Gove’s initiative comes on the heels of a Tory push to target protest in the Criminal Justice Bill, currently going through Parliament. The full details have not yet been published, but the Home Office press release proposed removing the “ability to use the right to protest as a reasonable or lawful excuse to commit some crimes”. Removing the right of protesters to explain why they block roads, lock on or even cause “public nuisance” is bound to lead to more arrests and more convictions. This chilling and oppressive measure may well breach human rights, but even if it is challenged in the courts it still sends the message that protest is not a fundamental pillar of democracy but a threat to the state that needs to be quashed.

This latest attack on protest is part of a wider pattern. After juries refused to convict protesters, both Suella Braverman and then Victoria Prentis asked the courts to restrict the defences available in criminal cases. When four protesters were cleared of criminal damage after toppling the statue of Edward Colston into Bristol Harbour, the Court of Appeal decided future defendants would not be able to rely on the European Convention on Human Rights. And earlier this week the same court concluded a case involving environmental protesters who smashed windows at HSBC, ruling that activists are not allowed to discuss “the merits, urgency or importance” of a protest to explain why they acted. Protest that involves direct action is now threatened with heavy criminal penalties and juries will no longer be trusted to decide on guilt or innocence.

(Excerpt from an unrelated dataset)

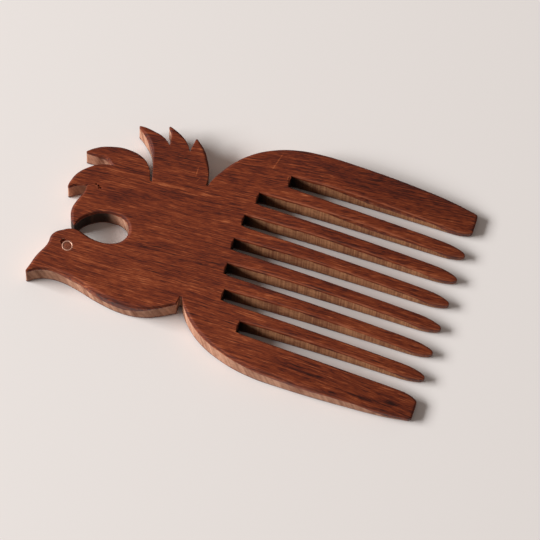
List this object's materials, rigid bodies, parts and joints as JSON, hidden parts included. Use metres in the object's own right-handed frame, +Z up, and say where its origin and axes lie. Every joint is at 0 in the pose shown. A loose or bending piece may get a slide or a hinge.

Increasing the likelihood of convictions for protesters

All this comes within a landscape where the police can now ask the courts to ban people from protests, ban them from working with other protesters, and monitor their activity online. These banning orders can last for up to two years with jail time at stake for any breach. A sanction as severe as this should be targeted at people who have seriously endangered life, but anyone convicted of any offence at a protest could fall under these orders, all in a bid to prevent “serious” disruption. And serious doesn’t really mean serious. The Tories have widened the definition to include any disruption that is “more than minimal”. It’s inevitable: people will be banned from protests for the kinds of peaceful civil disobedience we have seen in protest movements through the ages.

Not content with convicting and sometimes jailing protesters, the Government has pushed forwards with injunctions against protest which can lead to protesters facing tens of thousands of pounds in legal fees. Protesters can’t access legal aid to fight these injunctions, and any attempt to hit back can lead to costs racking up even further. You are damned if you fight and damned if you don’t.

As the leader of a Government that is set on tearing down our fundamental rights, Sunak’s calls to “face down the extremists” ring a little hollow.

Our right to protest is under threat. It’s time to stand up and be counted.